> [Data excerpt]:
----

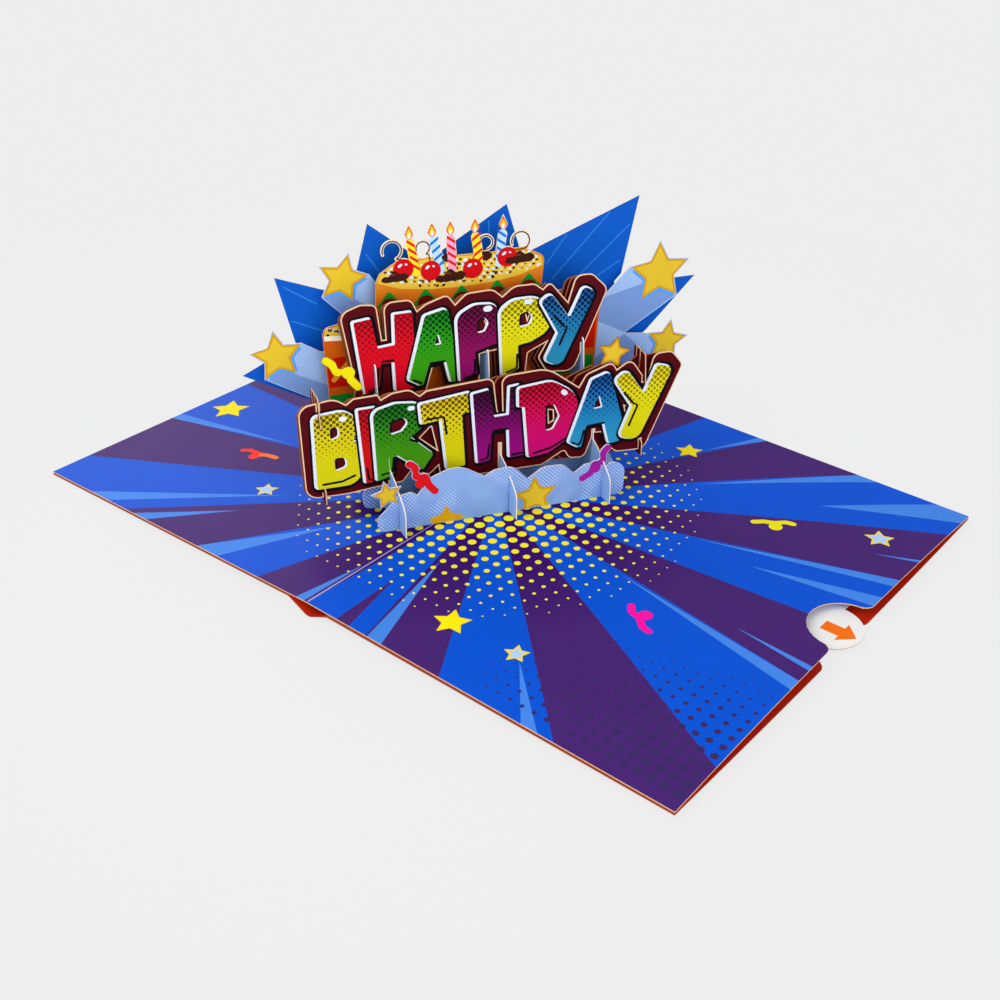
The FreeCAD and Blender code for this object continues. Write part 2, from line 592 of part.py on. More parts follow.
def notched(shape, notch, others=()):
    """Cuts the thumb notch and other blocks out of a sheet, and makes sure of the notch."""
    made = shape.cut(notch + list(others))
    inside = Part.makeBox(2.0, 2.0, 60.0, Vec(LEAF - 4.0, size("notch_offset") - 2.0, -20.0))
    if made.common(inside).Volume > 1e-6:
        raise RuntimeError("the thumb notch isn't cut")
    return made


def feature(label, shape):
    """A single-solid feature whose shape comes from lofts."""
    item = doc.addObject("Part::Feature", label)
    item.Label = label
    item.Shape = shape
    item.Placement = FreeCAD.Placement(Vec(0, 0, 0), FreeCAD.Rotation())
    return item


def slot_block(centre, direction, length, width):
    """An upright block that cuts a slot through the deck."""
    block = Part.makeBox(length, width, 4.0, Vec(-length / 2, -width / 2, -2.0))
    block.rotate(Vec(0, 0, 0), Vec(0, 0, 1), math.degrees(direction))
    block.translate(centre + Vec(0, 0, DECK))
    return block


def deck_slots():
    """One slot through the deck for each foot tab."""
    length = size("tab_width") + 2 * size("slot_gap")
    blocks = []
    for name, place, points, extras, holes in LAYERS:
        for tab in tabs_of(points):
            centre = U_AXIS * tab + V_AXIS * depth(place)
            blocks.append(slot_block(centre, LAYER, length, SLOT))
    for name, alias in SLICES:
        for tab in tabs_of(slice_outline(alias)):
            centre = U_AXIS * size(alias) + C_AXIS * tab
            blocks.append(slot_block(centre, CROSS, length, SLOT))
    return blocks


def tabs_of(points):
    """Middles of the foot tabs in an outline."""
    low = [x for x, z, radius in points if z < -0.1]
    return [(low[i] + low[i + 1]) / 2 for i in range(0, len(low), 2)]


def make_inner_sheet():
    """The printed inner sheet: two leaves, a crease, slots and the thumb notch."""
    left = sheet_section(-LEAF, LEFT_EDGE, 0.0)
    crease = sheet_section(0.0, DECK, 0.0)
    right = sheet_section(LEAF, size("mouth_height"), size("mouth_bow"))
    shape = Part.makeLoft([left, crease], True, True)
    shape = shape.fuse(Part.makeLoft([crease, right], True, True))
    notch = notch_cut(0.0, -10, DECK + 20)
    return feature("inner_sheet", notched(shape, notch, deck_slots()))


def spine_strip(left_low, right_low):
    """The cover's folded spine, a shallow valley down to the floor."""
    flat = size("spine_flat")
    corners = [(-SPINE, left_low), (-flat, 0.0), (flat, 0.0), (SPINE, right_low),
               (SPINE, right_low + COVER), (flat - 0.2, COVER), (0.2 - flat, COVER),
               (-SPINE, left_low + COVER)]
    half = size("fold_length") / 2
    wire = Part.makePolygon([Vec(x, -half, z) for x, z in corners + corners[:1]])
    return Part.Face(wire).extrude(Vec(0, 2 * half, 0))


def make_cover():
    """The folded cover: two panels with turned-in flaps and a valley spine."""
    under = PAPER + GLUE
    level_out = size("mouth_height") - under
    low_out = -0.0
    belly = level_out - 2 * COVER - GLUE
    level_in = share(DECK, size("mouth_height"), SPINE_PART) - under
    bow_in = size("mouth_bow") * SPINE_PART
    low_in = level_in - size("pocket_gap") - COVER
    right_in = cover_section(SPINE, level_in, bow_in, low_in, 0.0)
    right_out = cover_section(LEAF, level_out, size("mouth_bow"), belly, low_out - belly)
    right = Part.makeLoft([right_in, right_out], True, True)
    left_level_in = share(DECK, LEFT_EDGE, SPINE_PART) - under
    left_in = cover_section(-SPINE, left_level_in, 0.0, left_level_in - 2 * COVER - GLUE, 0.0)
    left_out = cover_section(-LEAF, 2 * COVER + GLUE, 0.0, 0.0, 0.0)
    left = Part.makeLoft([left_out, left_in], True, True)
    spine = spine_strip(left_level_in - 2 * COVER - GLUE, low_in)
    shape = right.fuse([left, spine])
    return feature("cover", notched(shape, notch_cut(size("notch_shift"), -10, DECK + 20)))


def note_slope():
    """Fall of the note card's plane from the spine to the mouth, in radians."""
    inner = LEAF - size("note_inset") - size("note_length")
    part = inner / LEAF
    top_in = share(DECK, size("mouth_height"), part) - PAPER
    high_in = top_in - GLUE - 0.12
    high_out = (size("mouth_height") - PAPER - GLUE - COVER) + 0.75 * size("mouth_bow") * 0.36
    return math.atan((high_in - high_out) / (LEAF - inner)), inner, high_in


def make_note_card():
    """The pull-out note card with its round tab, lying in the pocket."""
    body = doc.addObject("PartDesign::Body", "note_card")
    body.Label = "note_card"
    length = size("note_length")
    half = size("note_width") / 2
    outline = rounded([(0, -half, 3.0), (0, half, 3.0), (length, half, 3.0),
                       (length, -half, 3.0)])
    middle = size("notch_offset")
    tab = circle(length, middle, size("tab_radius"))
    for index, edges in enumerate((outline, tab)):
        sketch = sketch_on(body, "note_outline_%d" % index, "XY_Plane", [edges])
        pad = body.newObject("PartDesign::Pad", "note_pad_%d" % index)
        pad.Profile = sketch
        pad.setExpression("Length", "Sizes.sheet_thickness")
        doc.recompute()
    slope, inner, high = note_slope()
    turn = FreeCAD.Rotation(Vec(0, 1, 0), math.degrees(slope))
    body.Placement = FreeCAD.Placement(Vec(inner, 0, high - PAPER), turn)
    body.setExpression("Placement.Base.x",
                       "Sizes.leaf_width - Sizes.note_inset - Sizes.note_length")
    return body


parts = [make_inner_sheet(), make_cover(), make_note_card()]
parts += [make_layer(*layer) for layer in LAYERS]
parts += [make_slice(name, alias, slice_outline(alias)) for name, alias in SLICES]
parts += [make_slice(name, alias, link_outline()) for name, alias in LINKS]

doc.recompute()
for item in doc.Objects:
    if "Invalid" in item.State or "Error" in item.State:
        raise RuntimeError("%s did not build: %s" % (item.Name, item.State))
for item in parts:
    if item.Shape.isNull() or not item.Shape.isValid() or len(item.Shape.Solids) != 1:
        raise RuntimeError("%s has %d solids" % (item.Label, len(item.Shape.Solids)))

os.makedirs("parts", exist_ok=True)
for item in parts:
    item.Shape.exportStep("parts/%s.step" % item.Label)
    box = item.Shape.BoundBox
    print("%-24s %8.1f mm3  z %6.2f to %6.2f" % (item.Label, item.Shape.Volume, box.ZMin, box.ZMax))
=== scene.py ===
import json
import logging
import math
from dataclasses import dataclass
from enum import Enum
from typing import Sequence

import bmesh
import bpy
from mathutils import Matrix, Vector
from mathutils.bvhtree import BVHTree
from mathutils.geometry import tessellate_polygon

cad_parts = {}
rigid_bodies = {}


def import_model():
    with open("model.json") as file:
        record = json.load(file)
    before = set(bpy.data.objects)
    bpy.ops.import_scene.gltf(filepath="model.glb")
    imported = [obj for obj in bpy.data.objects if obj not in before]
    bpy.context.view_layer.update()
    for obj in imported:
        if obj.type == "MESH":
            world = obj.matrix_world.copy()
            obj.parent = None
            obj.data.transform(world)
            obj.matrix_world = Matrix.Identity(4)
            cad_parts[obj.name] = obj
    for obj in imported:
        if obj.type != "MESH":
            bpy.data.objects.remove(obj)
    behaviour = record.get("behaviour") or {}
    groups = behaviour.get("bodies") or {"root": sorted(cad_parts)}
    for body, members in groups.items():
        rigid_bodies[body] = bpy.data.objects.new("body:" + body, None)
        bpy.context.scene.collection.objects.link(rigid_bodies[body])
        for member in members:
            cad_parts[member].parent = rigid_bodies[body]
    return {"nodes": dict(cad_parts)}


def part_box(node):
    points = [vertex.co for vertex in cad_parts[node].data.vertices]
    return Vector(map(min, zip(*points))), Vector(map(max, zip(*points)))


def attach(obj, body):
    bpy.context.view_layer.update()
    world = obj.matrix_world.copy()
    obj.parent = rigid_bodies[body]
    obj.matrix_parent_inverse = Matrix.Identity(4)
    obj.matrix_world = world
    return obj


for leftover in list(bpy.data.objects):
    bpy.data.objects.remove(leftover)
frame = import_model()

LOG = logging.getLogger("pop_up_card")
MM = 0.001
LAYER_ANGLE = math.radians(57.0)
LAYER_COS = math.cos(LAYER_ANGLE)
LAYER_SIN = math.sin(LAYER_ANGLE)
SLICE_ANGLE = math.radians(154.0)
FOOT_HEIGHT = 5.06
FRONT_DEPTH = 16.85
LAYER_PITCH = 2.45
PAPER = 0.35
ARC_STEPS = 6
ELLIPSE_STEPS = 20
DISC_STEPS = 14
SHARPEST_REACH = 0.03
DIAGONAL = 0.7071
DOT_BLUR = 0.04

Corner = tuple[float, float, float]
Point = tuple[float, float]
Shapes = Sequence[Sequence[Sequence[Point]]]
Socket = bpy.types.NodeSocket


class Facing(Enum):
    """The side of a piece that carries the print, as a direction."""

    LAYER_FRONT = (LAYER_SIN, -LAYER_COS, 0.0)
    UP = (0.0, 0.0, 1.0)
    SLICE_SIDE = (math.sin(SLICE_ANGLE), -math.cos(SLICE_ANGLE), 0.0)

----

> [Instruction]:
Output exactly the leading lines of the data, up to and including the line marked by "return made".

> [Problem solution]:
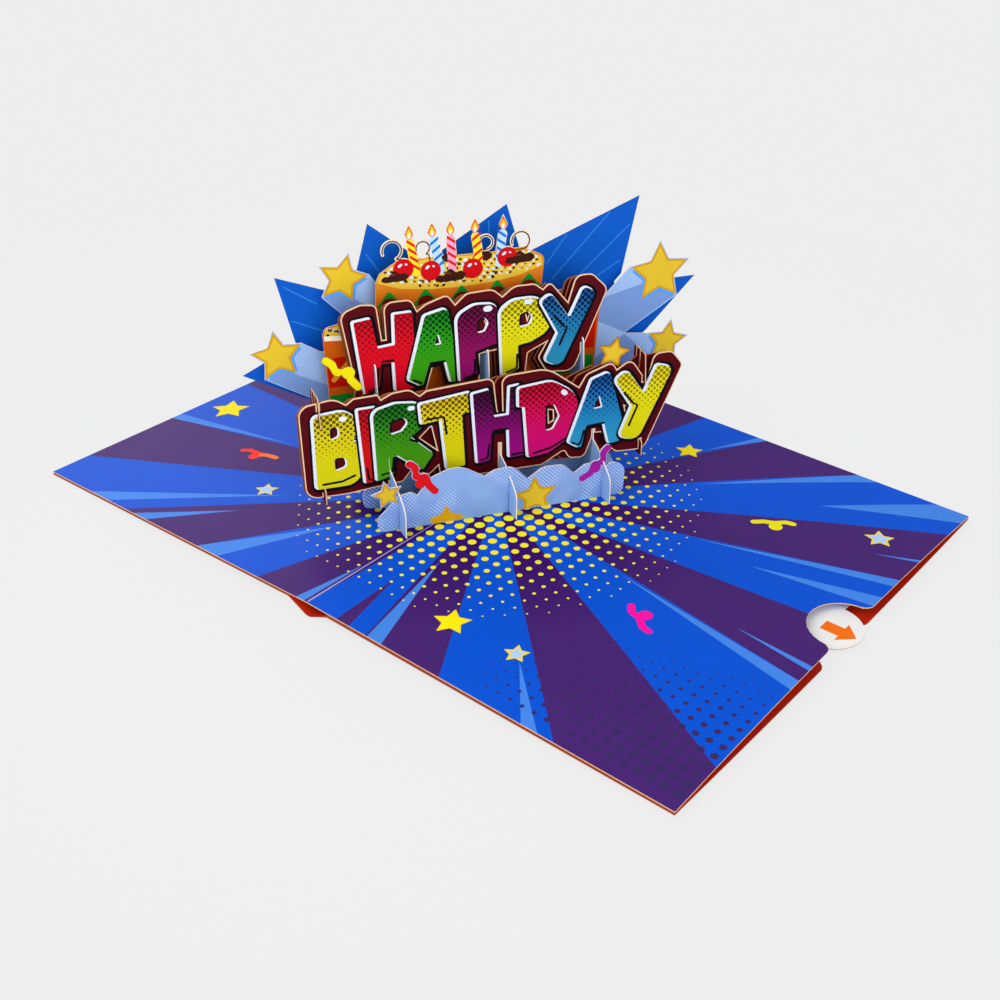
The FreeCAD and Blender code for this object continues. Write part 2, from line 592 of part.py on. More parts follow.
def notched(shape, notch, others=()):
    """Cuts the thumb notch and other blocks out of a sheet, and makes sure of the notch."""
    made = shape.cut(notch + list(others))
    inside = Part.makeBox(2.0, 2.0, 60.0, Vec(LEAF - 4.0, size("notch_offset") - 2.0, -20.0))
    if made.common(inside).Volume > 1e-6:
        raise RuntimeError("the thumb notch isn't cut")
    return made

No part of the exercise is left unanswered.